- Job -
Reproduce exactly the lines from the one containing "hole_seam_slip, sand_coat, inner_glaze)" down to the one containing "record = json.load(file)", including both of those lines, and nothing else.

-----

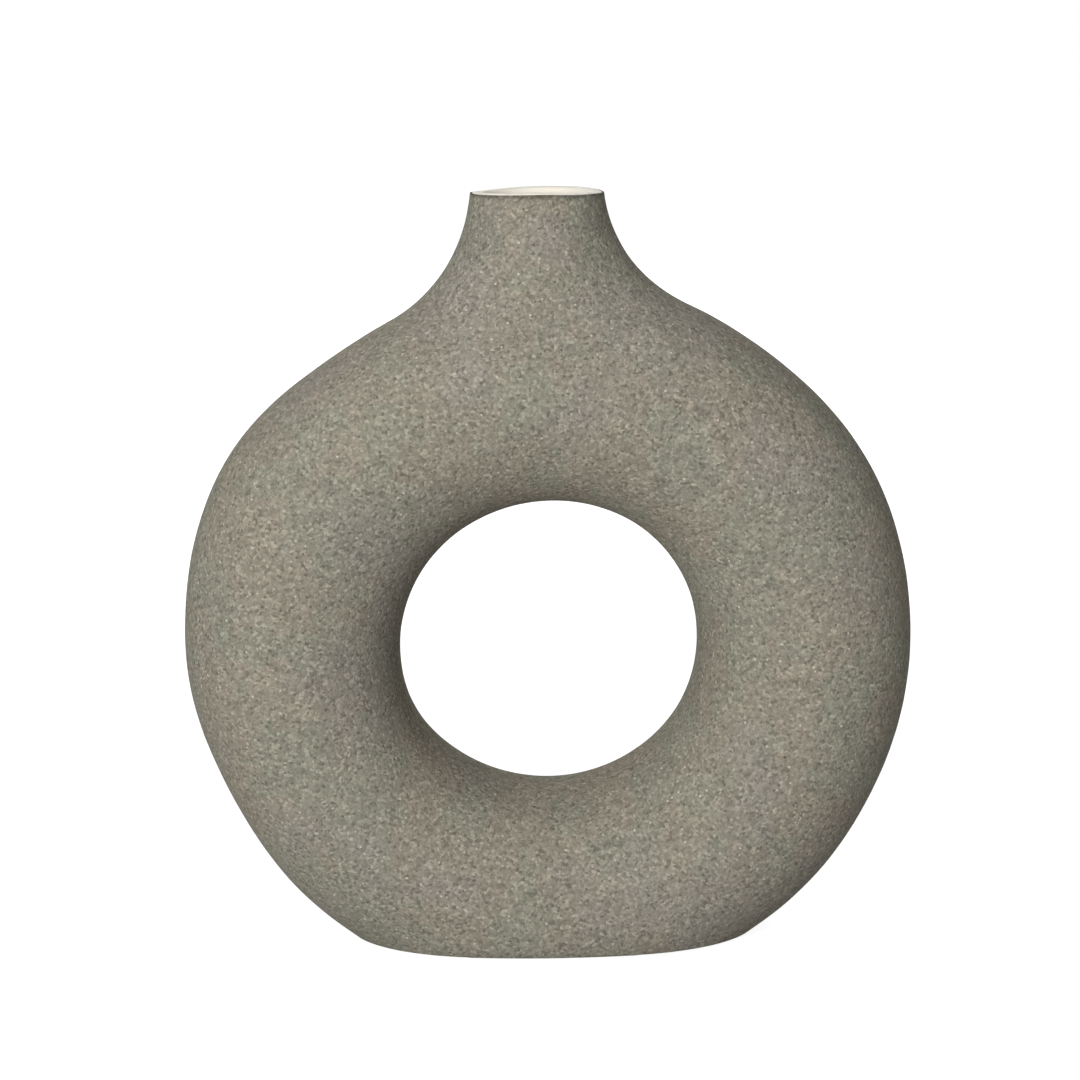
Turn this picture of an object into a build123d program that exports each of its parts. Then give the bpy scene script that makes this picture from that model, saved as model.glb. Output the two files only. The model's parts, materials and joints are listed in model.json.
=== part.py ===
from build123d import *
from math import radians, sqrt, tan
import os

# Donut vase: a hollow ring that stands on a flat foot, with a short flared neck on top.
# Millimetres, +Z up. The origin is the middle of the foot, on the table.
# The ring's axis runs along Y, so the hole is seen from the front (-Y).

# The ring
ring_width = 241.0  # outside
hole_width = 100.5
ring_depth = 77.0  # front to back
foot_width = 135.0  # across the flat that the foot cuts off the ring

# The neck
neck_height = 29.7  # from the ring's top to the lip
neck_width = 43.2  # outside, at the lip
neck_taper = 10.0  # degrees, wider downwards
neck_root_margin = 5.0  # the neck's root stays at least this far inside the ring's depth
neck_flare = 50.0  # radius of the flare that runs from the neck into the ring
flare_height_share = 1.7  # a short neck gets a smaller flare, at most this share of its height
neck_shift = 2.0  # the neck stands this far left of the ring's middle

# The layers of the wall, from the outside in
coat_thickness = 0.8
clay_thickness = 4.0
glaze_thickness = 0.5
layer_gap = 0.03  # between two layers that lie on each other

# The foot
foot_round = 4.0  # its soft outer edge
foot_rim_width = 7.0  # the vase stands on this rim
foot_recess = 1.2  # the middle of the foot is this much higher
floor_round = 6.0  # inside, where the floor meets the wall
coat_stop_height = 0.8  # the coat ends this far above the table

# The lip
lip_round = 1.2  # the clay's inner edge at the mouth
glaze_edge_round = 0.3  # the glaze's outer edge on the lip
coat_edge_round = 0.3  # the coat's edge below the lip

# The joint between the two halves
slip_thickness = 0.5
rebate_depth = 1.6  # a rebate along the inside of the joint, filled with slip
rebate_width = 3.2

overrun = 10.0  # how far a cutting body runs past what it cuts

# Worked out from the sizes above
ring_thickness = (ring_width - hole_width) / 2
section_radius = (ring_width + hole_width) / 4  # from the ring's axis to the middle of its section
ring_centre_height = sqrt((ring_width / 2) ** 2 - (foot_width / 2) ** 2)
ring_top = ring_centre_height + ring_width / 2
overall_height = ring_top + neck_height
neck_radius = neck_width / 2
clay_inset = coat_thickness + layer_gap
cavity_inset = clay_inset + clay_thickness
glaze_inset = cavity_inset + layer_gap
lining_inset = glaze_inset + glaze_thickness
groove_inset = cavity_inset - rebate_depth
recess_inset = clay_inset + foot_rim_width
clay_top = overall_height - glaze_thickness - layer_gap
groove_top = clay_top - lip_round - rebate_depth
groove_floor = clay_thickness - rebate_depth
glaze_floor = clay_thickness + layer_gap
mouth_top = overall_height + overrun

# The ring's section is a slot, with its straight sides along whichever way it is longer
quarter_turn = 90.0  # degrees
slot_length = max(ring_depth, ring_thickness)
slot_width = min(ring_depth, ring_thickness)
slot_turn = quarter_turn if ring_depth > ring_thickness else 0

# The neck is drawn as a cone, from deep in the ring's crest to well above the lip
root_height = ring_top - slot_width / 2
end_height = mouth_top + overrun
tapered_radius = neck_radius + tan(radians(neck_taper)) * (overall_height - root_height)
root_radius = min(tapered_radius, ring_depth / 2 - neck_root_margin)
neck_spread = (root_radius - neck_radius) / (overall_height - root_height)
end_radius = neck_radius - neck_spread * (end_height - overall_height)
flare_radius = min(neck_flare, flare_height_share * neck_height)


def vase_form(inset, bottom, top):
    """A closed form like the outside of the vase, with every wall moved in by the inset."""
    ring_plane = Plane.XY.offset(ring_centre_height)
    with BuildPart() as form:
        with BuildSketch(ring_plane):
            with Locations((section_radius, 0)):
                SlotOverall(slot_length - 2 * inset, slot_width - 2 * inset, rotation=slot_turn)
        revolve(axis=Axis(ring_plane.origin, (0, 1, 0)))
        with Locations((-neck_shift, 0, root_height)):
            Cone(
                root_radius - inset,
                end_radius - inset,
                end_height - root_height,
                rotation=(0, 0, quarter_turn),  # keeps the cone's seam line off the ring's crest
                align=(Align.CENTER, Align.CENTER, Align.MIN),
            )
        meeting = form.edges().filter_by(GeomType.BSPLINE)
        fillet(meeting.filter_by_position(Axis.Z, root_height, end_height), flare_radius + inset)
        split(bisect_by=Plane.XY.offset(top), keep=Keep.BOTTOM)
        split(bisect_by=Plane.XY.offset(bottom), keep=Keep.TOP)
    return form.part


def rounded_form(inset, bottom, top, edge_round):
    """The same form with its bottom edge rounded."""
    with BuildPart() as form:
        add(vase_form(inset, bottom, top))
        fillet(form.faces().sort_by(Axis.Z)[0].edges(), edge_round)
    return form.part


def seam_band(form, half_width):
    """The part of a form that lies within the half width of the joint plane."""
    with BuildPart() as band:
        add(form)
        split(bisect_by=Plane.XZ.offset(half_width), keep=Keep.BOTTOM)
        split(bisect_by=Plane.XZ.offset(-half_width), keep=Keep.TOP)
    return band.part


outside_form = rounded_form(0, 0, clay_top, foot_round)
coat_inside_form = rounded_form(coat_thickness, 0, mouth_top, foot_round)
clay_form = rounded_form(clay_inset, 0, clay_top, foot_round)
recess_form = vase_form(recess_inset, -overrun, foot_recess)
cavity_form = rounded_form(cavity_inset, clay_thickness, mouth_top, floor_round)
glaze_form = rounded_form(glaze_inset, glaze_floor, mouth_top, floor_round)
lining_form = rounded_form(lining_inset, glaze_floor + glaze_thickness, mouth_top, floor_round)
groove_form = vase_form(groove_inset, groove_floor, groove_top)
fill_form = vase_form(groove_inset + layer_gap, groove_floor + layer_gap, groove_top - layer_gap)

# The clay body before it is parted: wall, foot and mouth
with BuildPart() as clay_body:
    add(clay_form)
    add(recess_form, mode=Mode.SUBTRACT)
    add(cavity_form, mode=Mode.SUBTRACT)
    lip_face = clay_body.faces().filter_by(Axis.Z).sort_by(Axis.Z)[-1]
    fillet(lip_face.inner_wires()[0].edges(), lip_round)

groove = seam_band(groove_form, rebate_width / 2)
fill = seam_band(fill_form, rebate_width / 2 - layer_gap)
slip_plate = seam_band(clay_body.part, slip_thickness / 2)

# The front half of the ring and the neck
with BuildPart() as front_shell:
    add(clay_body)
    split(bisect_by=Plane.XZ.offset(slip_thickness / 2), keep=Keep.TOP)
    add(groove, mode=Mode.SUBTRACT)
front_shell.part.label = "front_shell"

# The back half
with BuildPart() as back_shell:
    add(clay_body)
    split(bisect_by=Plane.XZ.offset(-slip_thickness / 2), keep=Keep.BOTTOM)
    add(groove, mode=Mode.SUBTRACT)
back_shell.part.label = "back_shell"

# The slip between the halves, with the fillet of slip that fills the rebate inside.
# It is two separate runs: one round the outside and up the neck, and one round the hole.
with BuildPart() as joint_slip:
    add(fill)
    add(cavity_form, mode=Mode.SUBTRACT)
    add(slip_plate)
hole_run, outer_run = joint_slip.solids().sort_by(SortBy.VOLUME)

with BuildPart() as outer_seam_slip:
    add(outer_run)
outer_seam_slip.part.label = "outer_seam_slip"

with BuildPart() as hole_seam_slip:
    add(hole_run)
hole_seam_slip.part.label = "hole_seam_slip"

# The sandy coat, from the lip down to just above the foot
with BuildPart() as sand_coat:
    add(outside_form)
    add(coat_inside_form, mode=Mode.SUBTRACT)
    split(bisect_by=Plane.XY.offset(coat_stop_height), keep=Keep.TOP)
    coat_top_face = sand_coat.faces().filter_by(Axis.Z).sort_by(Axis.Z)[-1]
    fillet(coat_top_face.outer_wire().edges(), coat_edge_round)
sand_coat.part.label = "sand_coat"

# The glaze that lines the inside and turns over the lip
lip_glaze_radius = neck_radius + neck_spread * (overall_height - clay_top) - clay_inset
with BuildPart() as inner_glaze:
    add(glaze_form)
    split(bisect_by=Plane.XY.offset(overall_height), keep=Keep.BOTTOM)
    with Locations((-neck_shift, 0, clay_top + layer_gap)):
        Cylinder(lip_glaze_radius, glaze_thickness, align=(Align.CENTER, Align.CENTER, Align.MIN))
    under_lip = inner_glaze.edges().filter_by(GeomType.CIRCLE)
    under_lip = under_lip.filter_by_position(Axis.Z, clay_top, clay_top + glaze_thickness / 2)
    fillet(under_lip.sort_by(SortBy.RADIUS)[0], lip_round + layer_gap)
    fillet(inner_glaze.edges().filter_by(GeomType.CIRCLE).sort_by(Axis.Z)[-1], glaze_edge_round)
    add(lining_form, mode=Mode.SUBTRACT)
    mouth_face = inner_glaze.faces().filter_by(Axis.Z).sort_by(Axis.Z)[-1]
    fillet(mouth_face.inner_wires()[0].edges(), lip_round + glaze_thickness)
inner_glaze.part.label = "inner_glaze"

os.makedirs("parts", exist_ok=True)
pieces = (front_shell, back_shell, outer_seam_slip, hole_seam_slip, sand_coat, inner_glaze)
for piece in pieces:
    export_step(piece.part, f"parts/{piece.part.label}.step")
    print(piece.part.label, len(piece.solids()), "solid", round(piece.part.volume), "mm3")
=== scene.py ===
# Donut vase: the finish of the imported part. Metres, +Z up, the vase's front faces -Y.
import bpy
import json
import math
from mathutils import Matrix, Vector

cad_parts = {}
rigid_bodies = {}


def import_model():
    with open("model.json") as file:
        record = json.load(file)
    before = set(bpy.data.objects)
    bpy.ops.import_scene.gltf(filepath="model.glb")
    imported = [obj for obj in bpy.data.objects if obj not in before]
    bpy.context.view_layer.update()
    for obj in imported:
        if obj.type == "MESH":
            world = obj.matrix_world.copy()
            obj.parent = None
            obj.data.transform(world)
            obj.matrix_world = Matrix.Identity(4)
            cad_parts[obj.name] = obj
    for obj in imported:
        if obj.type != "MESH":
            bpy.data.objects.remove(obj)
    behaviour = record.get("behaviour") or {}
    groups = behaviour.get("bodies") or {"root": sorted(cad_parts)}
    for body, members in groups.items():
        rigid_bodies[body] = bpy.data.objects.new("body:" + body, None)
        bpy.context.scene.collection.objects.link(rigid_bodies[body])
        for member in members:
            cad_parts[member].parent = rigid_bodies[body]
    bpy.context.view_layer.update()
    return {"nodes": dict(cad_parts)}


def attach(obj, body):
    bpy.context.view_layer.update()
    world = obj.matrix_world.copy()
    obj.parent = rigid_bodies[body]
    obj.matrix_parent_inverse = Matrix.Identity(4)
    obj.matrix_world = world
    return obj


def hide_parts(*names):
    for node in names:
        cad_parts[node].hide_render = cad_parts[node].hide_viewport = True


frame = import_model()


mergeWithin = 0.000002  # corners this close are one
creaseAngle = math.radians(35)  # sharper edges than this stay sharp


def pick(piece):
    bpy.ops.object.select_all(action="DESELECT")
    piece.select_set(True)
    bpy.context.view_layer.objects.active = piece


def chooseFaces(piece, test):
    # leaves the piece in edit mode with the faces that pass the test selected
    pick(piece)
    bpy.ops.object.mode_set(mode="EDIT")
    bpy.ops.mesh.select_mode(type="FACE")
    bpy.ops.mesh.select_all(action="DESELECT")
    bpy.ops.object.mode_set(mode="OBJECT")
    for face in piece.data.polygons:
        face.select = test(face.center, face.normal)
    bpy.ops.object.mode_set(mode="EDIT")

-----

- Correct answer -
pieces = (front_shell, back_shell, outer_seam_slip, hole_seam_slip, sand_coat, inner_glaze)
for piece in pieces:
    export_step(piece.part, f"parts/{piece.part.label}.step")
    print(piece.part.label, len(piece.solids()), "solid", round(piece.part.volume), "mm3")
=== scene.py ===
# Donut vase: the finish of the imported part. Metres, +Z up, the vase's front faces -Y.
import bpy
import json
import math
from mathutils import Matrix, Vector

cad_parts = {}
rigid_bodies = {}


def import_model():
    with open("model.json") as file:
        record = json.load(file)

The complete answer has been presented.